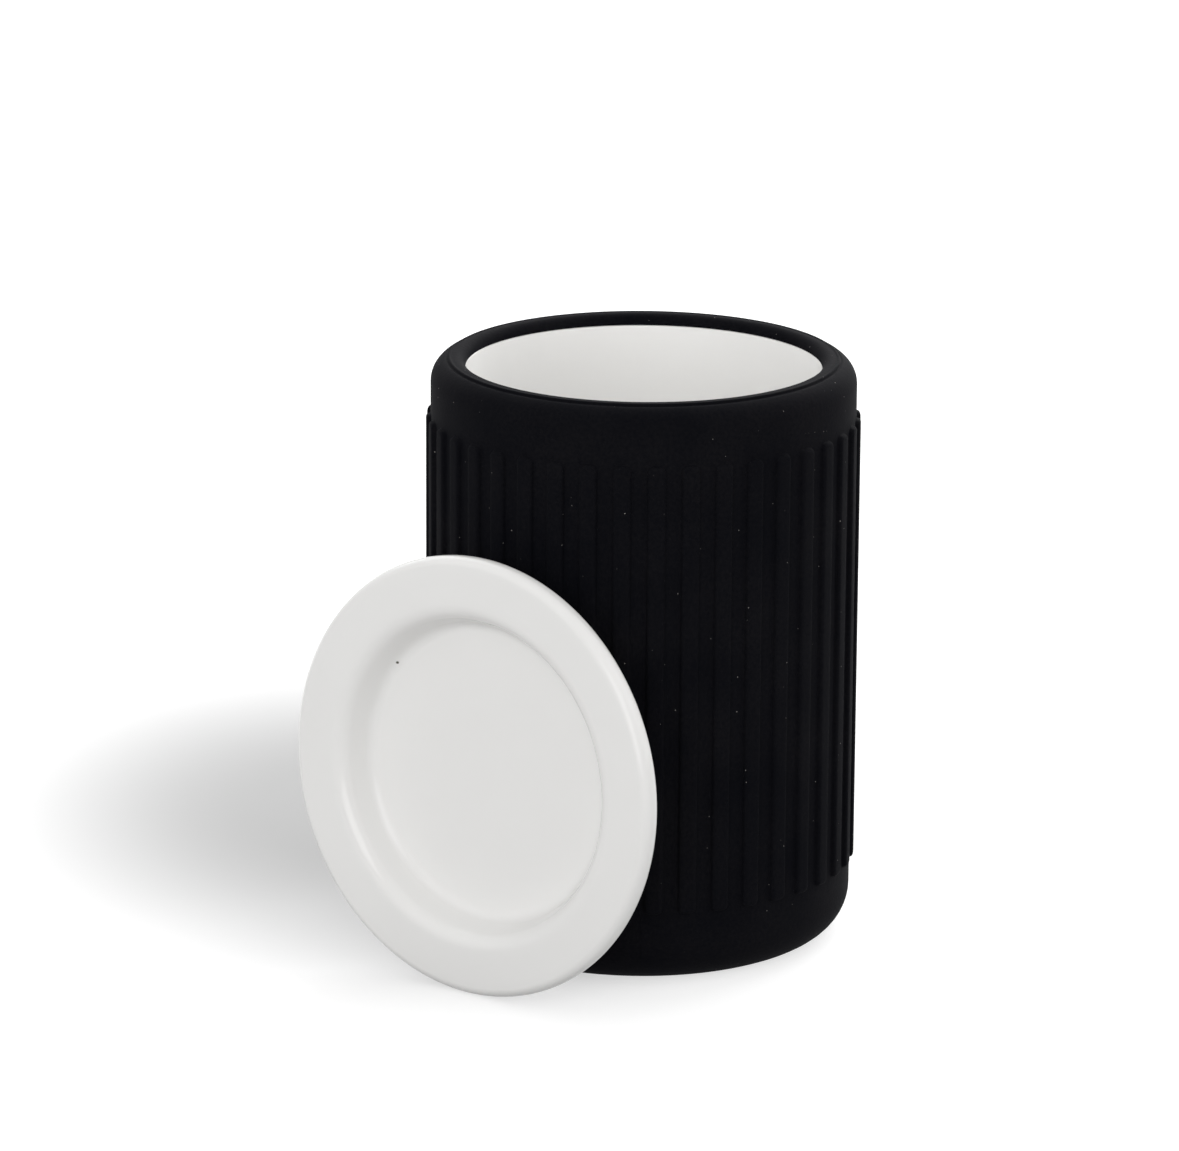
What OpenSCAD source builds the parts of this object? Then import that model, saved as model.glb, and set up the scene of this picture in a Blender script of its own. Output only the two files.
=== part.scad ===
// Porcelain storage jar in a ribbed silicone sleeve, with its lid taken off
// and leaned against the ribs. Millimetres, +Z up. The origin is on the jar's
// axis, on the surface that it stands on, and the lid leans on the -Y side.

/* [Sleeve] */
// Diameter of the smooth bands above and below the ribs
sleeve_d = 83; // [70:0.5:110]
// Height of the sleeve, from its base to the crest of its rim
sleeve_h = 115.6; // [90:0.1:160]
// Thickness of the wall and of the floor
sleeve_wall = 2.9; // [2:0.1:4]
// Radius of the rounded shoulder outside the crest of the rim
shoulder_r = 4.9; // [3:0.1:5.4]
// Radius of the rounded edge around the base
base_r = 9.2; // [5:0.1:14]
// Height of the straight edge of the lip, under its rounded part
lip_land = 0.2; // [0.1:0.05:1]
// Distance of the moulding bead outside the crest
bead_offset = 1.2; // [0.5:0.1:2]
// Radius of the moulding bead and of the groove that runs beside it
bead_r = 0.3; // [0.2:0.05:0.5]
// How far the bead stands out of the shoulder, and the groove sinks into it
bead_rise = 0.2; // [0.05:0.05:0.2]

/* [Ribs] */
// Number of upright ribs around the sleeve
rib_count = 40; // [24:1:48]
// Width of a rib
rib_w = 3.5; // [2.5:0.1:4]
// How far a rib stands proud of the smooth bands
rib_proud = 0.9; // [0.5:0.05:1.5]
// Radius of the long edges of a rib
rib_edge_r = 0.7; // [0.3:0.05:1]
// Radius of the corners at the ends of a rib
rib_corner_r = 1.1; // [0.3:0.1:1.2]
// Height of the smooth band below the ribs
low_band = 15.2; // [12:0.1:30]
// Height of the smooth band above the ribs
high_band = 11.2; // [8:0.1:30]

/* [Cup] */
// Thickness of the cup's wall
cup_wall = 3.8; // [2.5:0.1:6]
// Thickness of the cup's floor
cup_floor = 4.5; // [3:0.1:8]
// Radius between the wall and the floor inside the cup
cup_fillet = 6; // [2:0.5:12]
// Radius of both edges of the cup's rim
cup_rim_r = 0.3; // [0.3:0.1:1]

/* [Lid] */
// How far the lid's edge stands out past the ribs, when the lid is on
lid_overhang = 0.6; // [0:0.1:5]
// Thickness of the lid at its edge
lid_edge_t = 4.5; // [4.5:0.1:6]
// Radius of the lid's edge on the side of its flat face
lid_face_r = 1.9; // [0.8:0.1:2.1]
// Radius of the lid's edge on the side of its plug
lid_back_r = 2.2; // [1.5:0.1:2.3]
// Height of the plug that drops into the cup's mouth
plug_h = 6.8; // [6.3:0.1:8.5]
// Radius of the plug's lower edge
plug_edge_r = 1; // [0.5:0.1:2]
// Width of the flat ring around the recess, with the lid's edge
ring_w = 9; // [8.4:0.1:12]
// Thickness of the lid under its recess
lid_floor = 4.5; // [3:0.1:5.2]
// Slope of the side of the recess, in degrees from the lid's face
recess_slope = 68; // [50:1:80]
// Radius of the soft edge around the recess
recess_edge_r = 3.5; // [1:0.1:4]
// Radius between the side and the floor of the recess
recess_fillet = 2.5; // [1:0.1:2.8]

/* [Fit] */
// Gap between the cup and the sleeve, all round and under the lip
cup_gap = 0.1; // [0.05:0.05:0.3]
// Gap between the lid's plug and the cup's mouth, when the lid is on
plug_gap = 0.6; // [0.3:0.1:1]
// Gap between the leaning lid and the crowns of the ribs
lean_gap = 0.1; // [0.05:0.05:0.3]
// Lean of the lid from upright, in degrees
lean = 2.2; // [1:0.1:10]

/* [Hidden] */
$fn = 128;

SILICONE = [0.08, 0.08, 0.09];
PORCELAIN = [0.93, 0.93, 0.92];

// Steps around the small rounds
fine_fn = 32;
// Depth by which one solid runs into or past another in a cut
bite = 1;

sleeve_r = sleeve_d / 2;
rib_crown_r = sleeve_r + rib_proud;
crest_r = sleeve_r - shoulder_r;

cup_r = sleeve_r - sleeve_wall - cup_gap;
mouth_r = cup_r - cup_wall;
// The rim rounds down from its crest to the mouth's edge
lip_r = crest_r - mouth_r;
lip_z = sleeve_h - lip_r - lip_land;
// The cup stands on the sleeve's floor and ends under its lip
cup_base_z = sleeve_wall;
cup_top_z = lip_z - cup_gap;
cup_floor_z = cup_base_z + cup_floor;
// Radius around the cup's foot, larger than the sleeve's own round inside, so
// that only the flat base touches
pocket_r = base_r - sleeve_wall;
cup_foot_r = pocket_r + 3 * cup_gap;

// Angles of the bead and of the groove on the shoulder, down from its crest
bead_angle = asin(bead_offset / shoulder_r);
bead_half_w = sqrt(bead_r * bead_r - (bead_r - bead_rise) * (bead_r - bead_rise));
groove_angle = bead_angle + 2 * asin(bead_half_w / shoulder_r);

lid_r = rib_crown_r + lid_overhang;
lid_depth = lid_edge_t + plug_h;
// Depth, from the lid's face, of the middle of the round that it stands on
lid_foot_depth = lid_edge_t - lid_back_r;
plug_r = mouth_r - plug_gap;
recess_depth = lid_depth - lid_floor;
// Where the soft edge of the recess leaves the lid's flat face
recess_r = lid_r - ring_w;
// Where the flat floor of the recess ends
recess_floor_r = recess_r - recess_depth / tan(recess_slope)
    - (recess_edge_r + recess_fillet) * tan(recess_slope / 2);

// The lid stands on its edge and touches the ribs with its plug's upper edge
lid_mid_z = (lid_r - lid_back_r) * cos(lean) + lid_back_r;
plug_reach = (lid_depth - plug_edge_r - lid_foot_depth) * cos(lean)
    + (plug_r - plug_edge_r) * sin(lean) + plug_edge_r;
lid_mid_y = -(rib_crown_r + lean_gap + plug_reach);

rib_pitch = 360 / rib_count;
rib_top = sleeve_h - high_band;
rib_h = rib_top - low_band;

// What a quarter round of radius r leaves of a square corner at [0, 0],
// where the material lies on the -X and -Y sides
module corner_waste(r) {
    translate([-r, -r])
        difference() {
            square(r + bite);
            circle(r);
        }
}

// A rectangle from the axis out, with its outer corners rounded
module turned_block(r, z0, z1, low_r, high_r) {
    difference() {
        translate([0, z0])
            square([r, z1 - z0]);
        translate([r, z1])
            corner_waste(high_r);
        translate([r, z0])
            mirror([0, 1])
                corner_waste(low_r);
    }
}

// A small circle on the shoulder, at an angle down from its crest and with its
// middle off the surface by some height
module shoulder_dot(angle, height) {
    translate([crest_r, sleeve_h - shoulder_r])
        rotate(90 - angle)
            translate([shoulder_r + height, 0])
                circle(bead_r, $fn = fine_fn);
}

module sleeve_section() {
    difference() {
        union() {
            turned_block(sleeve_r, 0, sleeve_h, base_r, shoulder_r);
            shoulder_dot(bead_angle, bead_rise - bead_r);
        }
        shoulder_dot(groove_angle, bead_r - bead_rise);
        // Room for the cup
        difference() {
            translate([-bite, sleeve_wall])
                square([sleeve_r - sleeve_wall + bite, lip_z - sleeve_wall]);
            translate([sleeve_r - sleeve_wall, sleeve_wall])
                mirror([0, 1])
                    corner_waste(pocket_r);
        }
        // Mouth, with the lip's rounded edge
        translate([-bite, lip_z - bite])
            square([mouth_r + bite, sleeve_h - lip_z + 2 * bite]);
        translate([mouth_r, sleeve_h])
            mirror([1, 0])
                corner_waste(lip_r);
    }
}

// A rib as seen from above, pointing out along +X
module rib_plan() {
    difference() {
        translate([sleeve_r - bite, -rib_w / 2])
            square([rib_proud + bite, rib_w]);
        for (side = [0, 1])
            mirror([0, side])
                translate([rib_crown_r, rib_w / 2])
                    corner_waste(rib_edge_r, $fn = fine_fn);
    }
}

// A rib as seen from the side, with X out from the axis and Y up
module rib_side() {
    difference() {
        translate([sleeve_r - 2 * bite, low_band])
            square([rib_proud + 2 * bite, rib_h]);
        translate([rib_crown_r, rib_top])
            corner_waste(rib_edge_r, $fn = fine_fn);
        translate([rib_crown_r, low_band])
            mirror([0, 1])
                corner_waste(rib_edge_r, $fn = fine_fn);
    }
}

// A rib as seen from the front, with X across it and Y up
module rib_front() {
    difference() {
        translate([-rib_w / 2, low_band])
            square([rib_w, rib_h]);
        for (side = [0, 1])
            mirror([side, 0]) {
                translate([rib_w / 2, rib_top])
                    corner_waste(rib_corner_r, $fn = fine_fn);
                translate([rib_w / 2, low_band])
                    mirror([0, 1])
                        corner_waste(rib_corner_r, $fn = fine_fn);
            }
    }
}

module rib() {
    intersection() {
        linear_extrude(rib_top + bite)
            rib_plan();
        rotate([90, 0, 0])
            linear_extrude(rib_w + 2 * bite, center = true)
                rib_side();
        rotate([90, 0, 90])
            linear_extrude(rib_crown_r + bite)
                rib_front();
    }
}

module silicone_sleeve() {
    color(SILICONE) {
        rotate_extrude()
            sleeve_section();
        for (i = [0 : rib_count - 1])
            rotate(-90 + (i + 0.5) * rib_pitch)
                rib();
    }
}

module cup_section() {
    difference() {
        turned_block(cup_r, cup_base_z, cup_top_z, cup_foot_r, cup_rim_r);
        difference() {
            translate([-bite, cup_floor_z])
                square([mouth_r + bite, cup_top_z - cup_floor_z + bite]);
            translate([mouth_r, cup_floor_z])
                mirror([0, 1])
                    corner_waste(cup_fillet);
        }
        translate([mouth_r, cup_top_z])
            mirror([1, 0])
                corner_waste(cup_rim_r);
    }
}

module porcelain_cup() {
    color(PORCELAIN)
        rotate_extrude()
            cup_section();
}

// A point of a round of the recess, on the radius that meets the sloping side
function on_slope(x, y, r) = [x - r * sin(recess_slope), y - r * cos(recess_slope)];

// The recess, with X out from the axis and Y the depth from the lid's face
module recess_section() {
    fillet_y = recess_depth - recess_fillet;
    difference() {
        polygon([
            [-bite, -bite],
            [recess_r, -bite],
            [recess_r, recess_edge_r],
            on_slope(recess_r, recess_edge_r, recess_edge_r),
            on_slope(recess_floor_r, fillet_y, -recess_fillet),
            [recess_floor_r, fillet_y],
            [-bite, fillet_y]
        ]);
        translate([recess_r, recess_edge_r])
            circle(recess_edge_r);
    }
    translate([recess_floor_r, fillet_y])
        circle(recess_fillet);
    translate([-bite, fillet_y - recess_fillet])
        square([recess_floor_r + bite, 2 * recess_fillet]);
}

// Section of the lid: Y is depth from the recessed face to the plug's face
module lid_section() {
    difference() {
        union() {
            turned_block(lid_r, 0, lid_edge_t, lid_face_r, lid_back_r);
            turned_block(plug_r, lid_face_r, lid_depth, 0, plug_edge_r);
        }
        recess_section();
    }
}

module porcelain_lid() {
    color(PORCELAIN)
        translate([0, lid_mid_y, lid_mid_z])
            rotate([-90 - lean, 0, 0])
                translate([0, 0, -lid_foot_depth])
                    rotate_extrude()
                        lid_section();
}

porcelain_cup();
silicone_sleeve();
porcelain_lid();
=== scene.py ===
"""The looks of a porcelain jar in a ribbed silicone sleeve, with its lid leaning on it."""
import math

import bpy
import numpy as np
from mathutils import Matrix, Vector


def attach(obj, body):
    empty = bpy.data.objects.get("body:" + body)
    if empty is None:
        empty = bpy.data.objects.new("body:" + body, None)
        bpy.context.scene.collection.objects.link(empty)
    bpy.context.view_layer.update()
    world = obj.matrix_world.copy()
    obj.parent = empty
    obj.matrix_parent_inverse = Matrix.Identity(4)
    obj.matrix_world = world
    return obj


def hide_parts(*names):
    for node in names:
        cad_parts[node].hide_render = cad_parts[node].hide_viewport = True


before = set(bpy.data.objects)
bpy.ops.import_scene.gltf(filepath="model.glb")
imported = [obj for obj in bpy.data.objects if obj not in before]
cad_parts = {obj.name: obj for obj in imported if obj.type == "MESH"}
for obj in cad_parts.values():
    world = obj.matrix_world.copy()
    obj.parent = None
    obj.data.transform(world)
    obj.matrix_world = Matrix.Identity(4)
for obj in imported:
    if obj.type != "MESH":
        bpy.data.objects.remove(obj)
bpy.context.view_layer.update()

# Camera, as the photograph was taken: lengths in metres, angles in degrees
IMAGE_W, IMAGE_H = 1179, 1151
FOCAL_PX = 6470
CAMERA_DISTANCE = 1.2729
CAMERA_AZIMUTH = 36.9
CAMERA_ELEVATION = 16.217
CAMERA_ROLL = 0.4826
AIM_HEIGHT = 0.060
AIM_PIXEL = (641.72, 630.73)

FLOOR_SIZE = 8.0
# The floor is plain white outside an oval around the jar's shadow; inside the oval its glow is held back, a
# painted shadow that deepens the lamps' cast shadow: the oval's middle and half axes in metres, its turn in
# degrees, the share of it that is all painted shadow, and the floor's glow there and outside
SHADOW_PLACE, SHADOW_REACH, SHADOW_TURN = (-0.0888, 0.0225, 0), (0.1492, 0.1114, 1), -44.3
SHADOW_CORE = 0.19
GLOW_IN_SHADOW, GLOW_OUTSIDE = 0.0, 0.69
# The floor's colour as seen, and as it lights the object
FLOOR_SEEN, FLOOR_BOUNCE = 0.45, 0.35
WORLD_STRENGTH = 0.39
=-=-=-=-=
[PROBLEM REQUIREMENTS] Lines from the beginning of the data above through the line containing "the -Y side." are to be returned exactly, and no others.

[RESPONSE TO THIS EXERCISE]
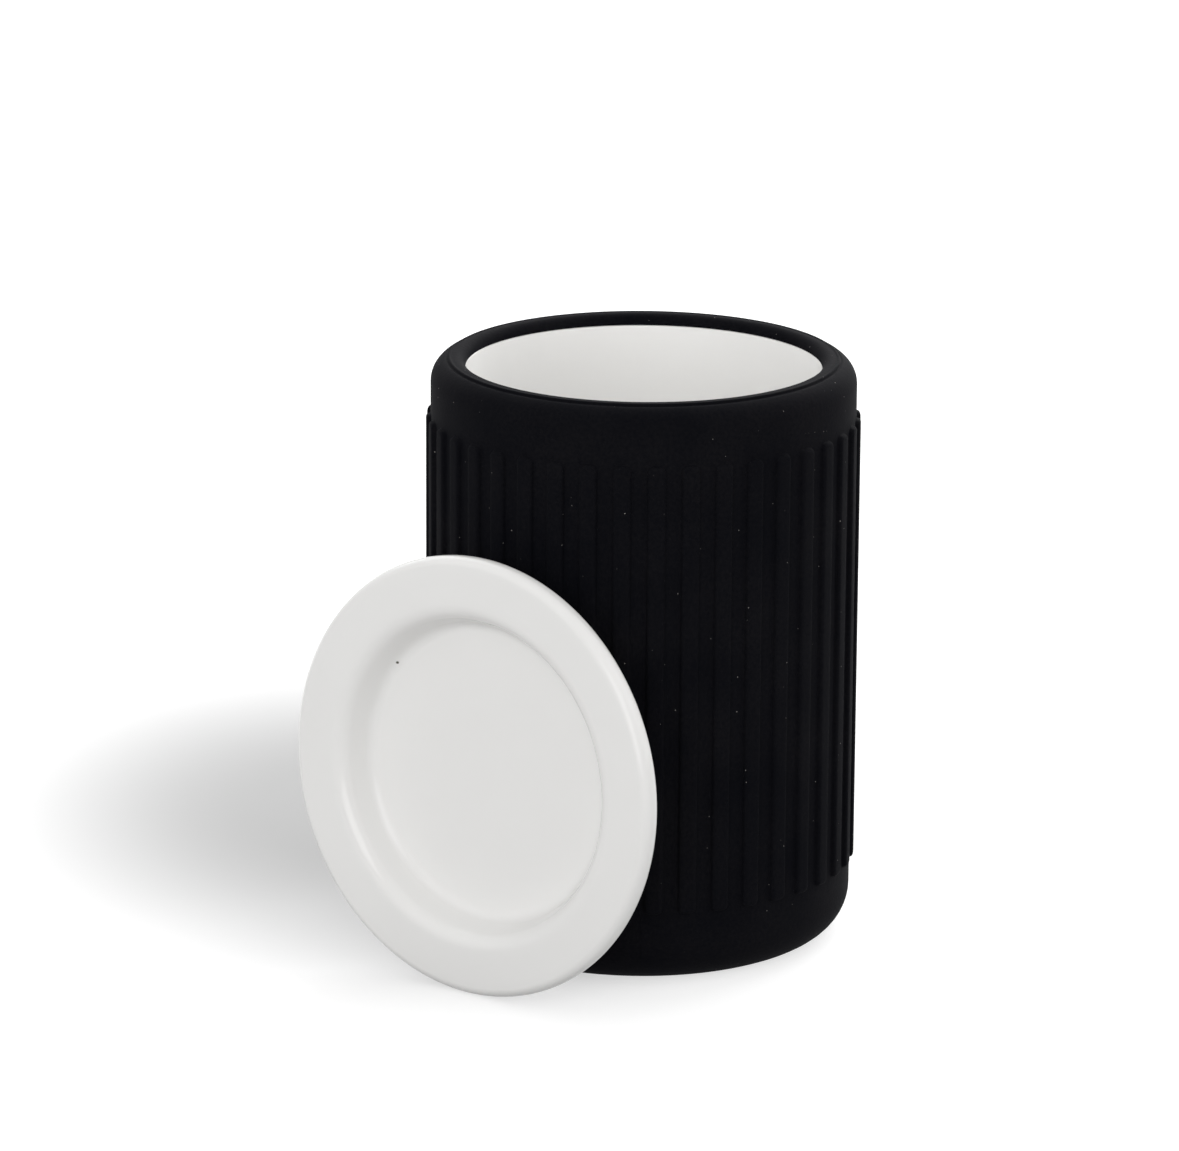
What OpenSCAD source builds the parts of this object? Then import that model, saved as model.glb, and set up the scene of this picture in a Blender script of its own. Output only the two files.
=== part.scad ===
// Porcelain storage jar in a ribbed silicone sleeve, with its lid taken off
// and leaned against the ribs. Millimetres, +Z up. The origin is on the jar's
// axis, on the surface that it stands on, and the lid leans on the -Y side.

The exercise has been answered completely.